### Stated problem:
From the line with "for (let k = 0; k < 6;" to the line with "for node in", both lines included, set down exactly those lines, please, and no others.

### Data provided:
┄┄┄┄┄┄┄┄┄┄

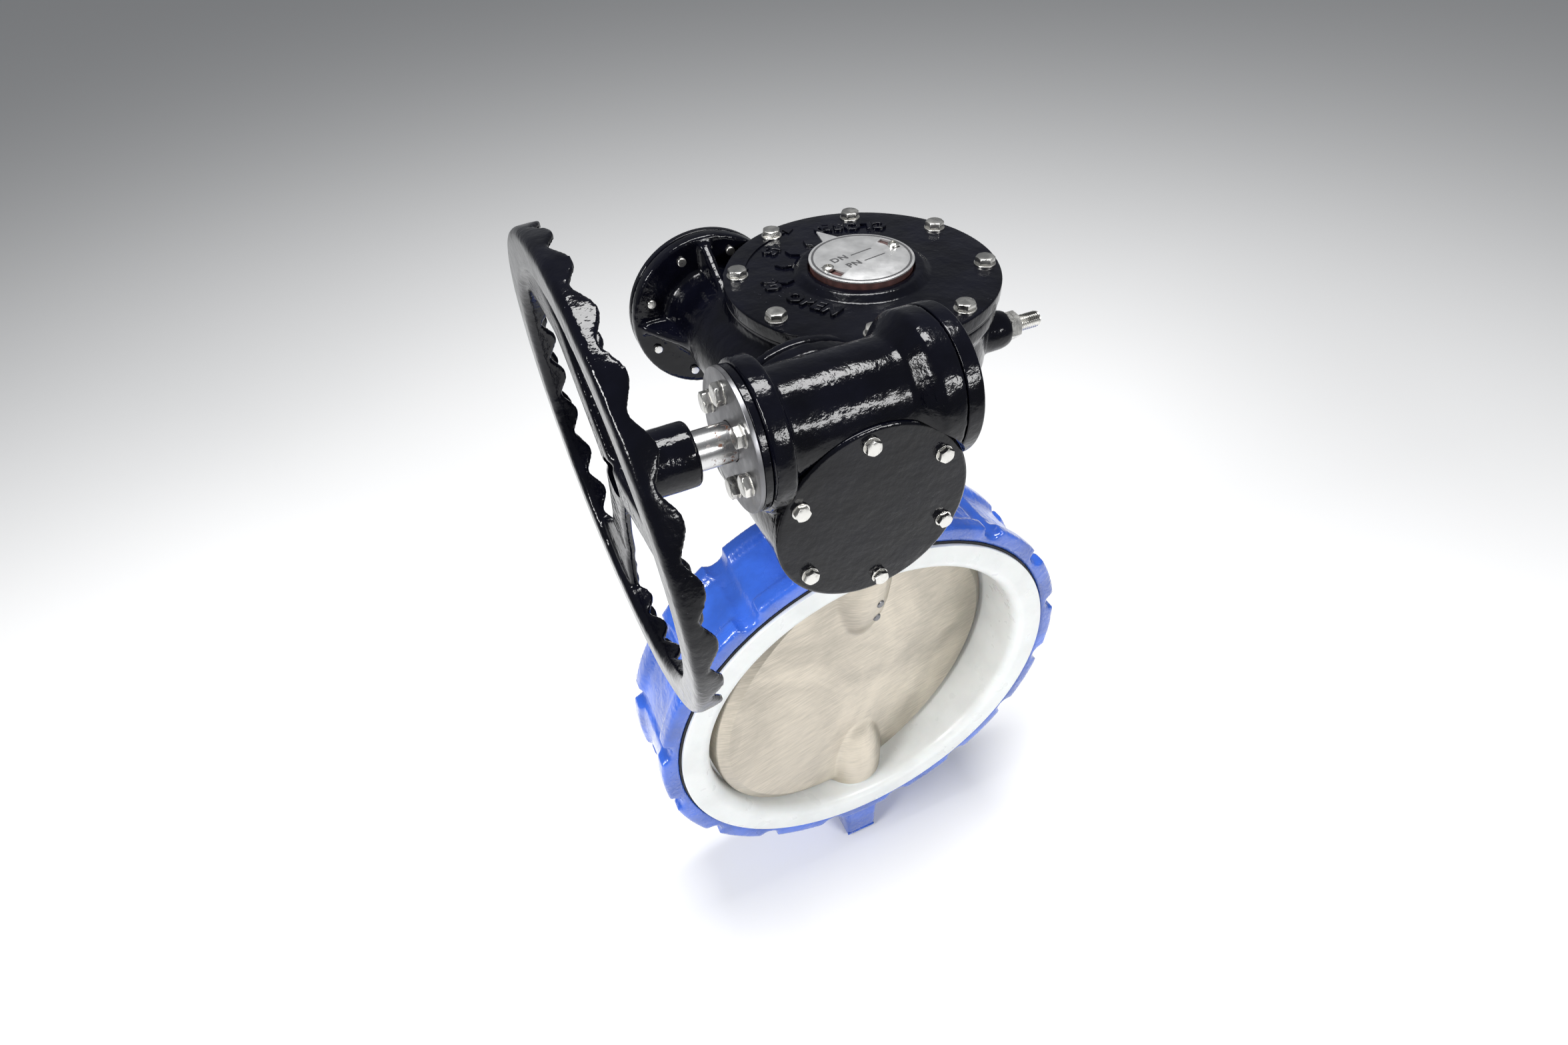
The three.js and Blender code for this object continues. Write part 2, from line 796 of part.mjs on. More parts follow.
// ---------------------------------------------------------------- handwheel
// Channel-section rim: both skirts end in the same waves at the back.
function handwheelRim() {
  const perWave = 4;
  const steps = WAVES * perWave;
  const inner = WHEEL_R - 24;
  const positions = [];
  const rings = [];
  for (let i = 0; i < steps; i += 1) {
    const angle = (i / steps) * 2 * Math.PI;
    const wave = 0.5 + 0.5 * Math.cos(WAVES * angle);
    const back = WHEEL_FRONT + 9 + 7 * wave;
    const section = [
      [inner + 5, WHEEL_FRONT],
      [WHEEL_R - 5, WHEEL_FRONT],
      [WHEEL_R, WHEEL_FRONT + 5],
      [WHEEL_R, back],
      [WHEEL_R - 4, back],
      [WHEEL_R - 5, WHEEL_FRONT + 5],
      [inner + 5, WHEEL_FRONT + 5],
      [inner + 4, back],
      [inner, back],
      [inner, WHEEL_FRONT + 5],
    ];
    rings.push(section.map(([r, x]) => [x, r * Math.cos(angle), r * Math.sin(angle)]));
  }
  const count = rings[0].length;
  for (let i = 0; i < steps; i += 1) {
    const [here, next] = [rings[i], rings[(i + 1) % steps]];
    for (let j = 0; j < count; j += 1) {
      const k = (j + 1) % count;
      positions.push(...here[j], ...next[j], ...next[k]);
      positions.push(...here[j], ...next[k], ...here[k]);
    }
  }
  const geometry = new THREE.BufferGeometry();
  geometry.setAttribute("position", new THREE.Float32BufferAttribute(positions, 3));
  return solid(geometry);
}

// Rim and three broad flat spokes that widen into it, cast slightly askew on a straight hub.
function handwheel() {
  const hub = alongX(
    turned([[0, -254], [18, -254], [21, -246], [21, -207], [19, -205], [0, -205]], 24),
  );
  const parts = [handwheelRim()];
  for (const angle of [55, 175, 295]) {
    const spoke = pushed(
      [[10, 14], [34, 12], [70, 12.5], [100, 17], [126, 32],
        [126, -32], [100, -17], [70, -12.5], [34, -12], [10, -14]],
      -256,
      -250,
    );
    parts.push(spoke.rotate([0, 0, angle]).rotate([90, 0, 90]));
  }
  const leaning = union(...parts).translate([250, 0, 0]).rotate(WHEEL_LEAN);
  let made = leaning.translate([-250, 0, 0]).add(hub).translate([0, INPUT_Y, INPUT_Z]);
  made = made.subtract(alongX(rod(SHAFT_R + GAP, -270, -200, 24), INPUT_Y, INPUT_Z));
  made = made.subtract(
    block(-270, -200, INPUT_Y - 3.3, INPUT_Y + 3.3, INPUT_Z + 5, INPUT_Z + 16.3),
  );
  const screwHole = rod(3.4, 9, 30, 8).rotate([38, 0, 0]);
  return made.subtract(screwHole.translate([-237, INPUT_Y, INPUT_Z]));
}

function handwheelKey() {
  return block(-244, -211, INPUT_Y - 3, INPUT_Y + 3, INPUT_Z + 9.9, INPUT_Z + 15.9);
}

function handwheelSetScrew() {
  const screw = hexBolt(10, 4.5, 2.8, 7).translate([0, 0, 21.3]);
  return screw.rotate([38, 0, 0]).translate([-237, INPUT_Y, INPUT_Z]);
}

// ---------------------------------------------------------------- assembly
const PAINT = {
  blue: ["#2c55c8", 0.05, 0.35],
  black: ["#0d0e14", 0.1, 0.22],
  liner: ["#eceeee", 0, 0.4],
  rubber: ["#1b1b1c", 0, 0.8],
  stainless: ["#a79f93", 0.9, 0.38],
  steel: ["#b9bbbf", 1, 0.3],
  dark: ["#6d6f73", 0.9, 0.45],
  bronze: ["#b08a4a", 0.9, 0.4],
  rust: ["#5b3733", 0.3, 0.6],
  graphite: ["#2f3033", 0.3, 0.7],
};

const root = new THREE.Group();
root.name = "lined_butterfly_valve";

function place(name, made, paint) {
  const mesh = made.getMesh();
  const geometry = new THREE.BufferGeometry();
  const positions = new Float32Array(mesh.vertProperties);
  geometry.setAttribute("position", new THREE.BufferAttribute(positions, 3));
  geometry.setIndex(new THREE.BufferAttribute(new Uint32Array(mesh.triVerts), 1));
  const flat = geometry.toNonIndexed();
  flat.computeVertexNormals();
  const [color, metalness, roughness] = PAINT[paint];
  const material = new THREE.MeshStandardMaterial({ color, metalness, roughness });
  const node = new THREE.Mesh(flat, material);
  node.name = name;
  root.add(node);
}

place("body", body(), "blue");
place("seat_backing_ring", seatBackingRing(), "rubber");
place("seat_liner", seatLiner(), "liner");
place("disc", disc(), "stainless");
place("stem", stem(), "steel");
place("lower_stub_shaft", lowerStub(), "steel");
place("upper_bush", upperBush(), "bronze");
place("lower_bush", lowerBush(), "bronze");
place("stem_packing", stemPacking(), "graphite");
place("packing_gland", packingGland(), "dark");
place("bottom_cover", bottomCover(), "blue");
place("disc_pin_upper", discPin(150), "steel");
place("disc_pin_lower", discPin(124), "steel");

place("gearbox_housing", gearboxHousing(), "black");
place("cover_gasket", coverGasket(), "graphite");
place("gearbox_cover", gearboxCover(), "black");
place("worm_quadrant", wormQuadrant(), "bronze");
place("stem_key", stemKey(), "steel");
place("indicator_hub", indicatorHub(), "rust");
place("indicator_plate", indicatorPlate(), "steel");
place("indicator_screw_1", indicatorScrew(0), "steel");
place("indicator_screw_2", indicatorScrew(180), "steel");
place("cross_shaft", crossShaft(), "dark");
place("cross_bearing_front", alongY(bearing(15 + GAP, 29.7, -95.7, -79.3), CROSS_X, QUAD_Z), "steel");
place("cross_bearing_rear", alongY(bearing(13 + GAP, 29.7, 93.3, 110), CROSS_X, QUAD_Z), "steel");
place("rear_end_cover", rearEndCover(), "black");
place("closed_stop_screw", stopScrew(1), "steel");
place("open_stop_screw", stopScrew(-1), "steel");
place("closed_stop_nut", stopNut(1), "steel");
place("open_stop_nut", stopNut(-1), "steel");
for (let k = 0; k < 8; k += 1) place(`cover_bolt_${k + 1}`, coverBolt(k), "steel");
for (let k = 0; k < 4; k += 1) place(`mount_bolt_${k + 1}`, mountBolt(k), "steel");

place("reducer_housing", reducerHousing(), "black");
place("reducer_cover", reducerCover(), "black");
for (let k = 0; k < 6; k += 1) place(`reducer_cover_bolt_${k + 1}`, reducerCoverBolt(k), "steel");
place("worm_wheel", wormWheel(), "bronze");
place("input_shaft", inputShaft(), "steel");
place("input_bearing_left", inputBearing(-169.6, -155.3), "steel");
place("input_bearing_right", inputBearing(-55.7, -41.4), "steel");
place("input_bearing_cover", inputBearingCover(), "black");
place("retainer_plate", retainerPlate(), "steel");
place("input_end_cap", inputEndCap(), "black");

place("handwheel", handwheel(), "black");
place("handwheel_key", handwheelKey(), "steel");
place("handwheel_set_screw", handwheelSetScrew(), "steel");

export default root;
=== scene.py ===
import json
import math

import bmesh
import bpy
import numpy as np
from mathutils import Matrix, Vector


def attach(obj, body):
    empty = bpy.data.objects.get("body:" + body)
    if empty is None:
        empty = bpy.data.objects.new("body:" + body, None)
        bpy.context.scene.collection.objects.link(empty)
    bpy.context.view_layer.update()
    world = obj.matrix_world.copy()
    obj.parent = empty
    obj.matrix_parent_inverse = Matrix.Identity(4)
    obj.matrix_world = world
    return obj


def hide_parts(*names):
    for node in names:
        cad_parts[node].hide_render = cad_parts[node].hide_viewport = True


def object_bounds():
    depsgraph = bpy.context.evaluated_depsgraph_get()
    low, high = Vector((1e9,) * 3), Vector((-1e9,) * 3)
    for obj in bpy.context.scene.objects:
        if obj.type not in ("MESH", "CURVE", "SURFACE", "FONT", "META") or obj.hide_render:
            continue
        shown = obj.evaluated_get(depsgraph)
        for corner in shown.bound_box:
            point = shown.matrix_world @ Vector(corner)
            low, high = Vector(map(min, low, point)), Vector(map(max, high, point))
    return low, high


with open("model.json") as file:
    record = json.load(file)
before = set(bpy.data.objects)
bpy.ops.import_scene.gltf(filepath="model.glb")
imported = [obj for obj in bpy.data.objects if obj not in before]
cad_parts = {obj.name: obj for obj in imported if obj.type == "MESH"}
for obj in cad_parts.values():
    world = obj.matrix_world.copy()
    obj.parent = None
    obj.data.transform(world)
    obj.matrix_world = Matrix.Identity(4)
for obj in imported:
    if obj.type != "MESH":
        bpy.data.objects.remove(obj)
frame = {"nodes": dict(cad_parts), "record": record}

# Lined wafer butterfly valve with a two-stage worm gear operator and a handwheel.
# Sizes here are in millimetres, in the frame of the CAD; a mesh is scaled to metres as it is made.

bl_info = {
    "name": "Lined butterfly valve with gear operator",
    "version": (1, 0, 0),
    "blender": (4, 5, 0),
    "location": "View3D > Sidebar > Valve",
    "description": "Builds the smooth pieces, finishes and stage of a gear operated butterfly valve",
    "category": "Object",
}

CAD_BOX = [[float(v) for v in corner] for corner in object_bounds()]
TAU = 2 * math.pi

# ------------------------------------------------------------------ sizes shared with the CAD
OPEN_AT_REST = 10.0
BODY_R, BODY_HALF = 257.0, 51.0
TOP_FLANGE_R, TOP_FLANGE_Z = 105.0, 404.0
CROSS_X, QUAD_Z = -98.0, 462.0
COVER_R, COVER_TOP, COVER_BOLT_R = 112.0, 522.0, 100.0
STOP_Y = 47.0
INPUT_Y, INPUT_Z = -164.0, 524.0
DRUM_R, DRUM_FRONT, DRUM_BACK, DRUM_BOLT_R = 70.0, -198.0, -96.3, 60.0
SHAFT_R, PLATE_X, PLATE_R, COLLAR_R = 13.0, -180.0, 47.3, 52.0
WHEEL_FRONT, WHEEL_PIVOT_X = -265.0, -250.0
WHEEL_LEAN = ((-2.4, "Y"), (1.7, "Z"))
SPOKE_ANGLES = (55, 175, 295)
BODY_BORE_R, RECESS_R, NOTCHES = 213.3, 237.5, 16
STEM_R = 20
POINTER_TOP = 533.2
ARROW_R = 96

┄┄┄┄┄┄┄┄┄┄

### Solution:
for (let k = 0; k < 6; k += 1) place(`reducer_cover_bolt_${k + 1}`, reducerCoverBolt(k), "steel");
place("worm_wheel", wormWheel(), "bronze");
place("input_shaft", inputShaft(), "steel");
place("input_bearing_left", inputBearing(-169.6, -155.3), "steel");
place("input_bearing_right", inputBearing(-55.7, -41.4), "steel");
place("input_bearing_cover", inputBearingCover(), "black");
place("retainer_plate", retainerPlate(), "steel");
place("input_end_cap", inputEndCap(), "black");

place("handwheel", handwheel(), "black");
place("handwheel_key", handwheelKey(), "steel");
place("handwheel_set_screw", handwheelSetScrew(), "steel");

export default root;
=== scene.py ===
import json
import math

import bmesh
import bpy
import numpy as np
from mathutils import Matrix, Vector


def attach(obj, body):
    empty = bpy.data.objects.get("body:" + body)
    if empty is None:
        empty = bpy.data.objects.new("body:" + body, None)
        bpy.context.scene.collection.objects.link(empty)
    bpy.context.view_layer.update()
    world = obj.matrix_world.copy()
    obj.parent = empty
    obj.matrix_parent_inverse = Matrix.Identity(4)
    obj.matrix_world = world
    return obj


def hide_parts(*names):
    for node in names:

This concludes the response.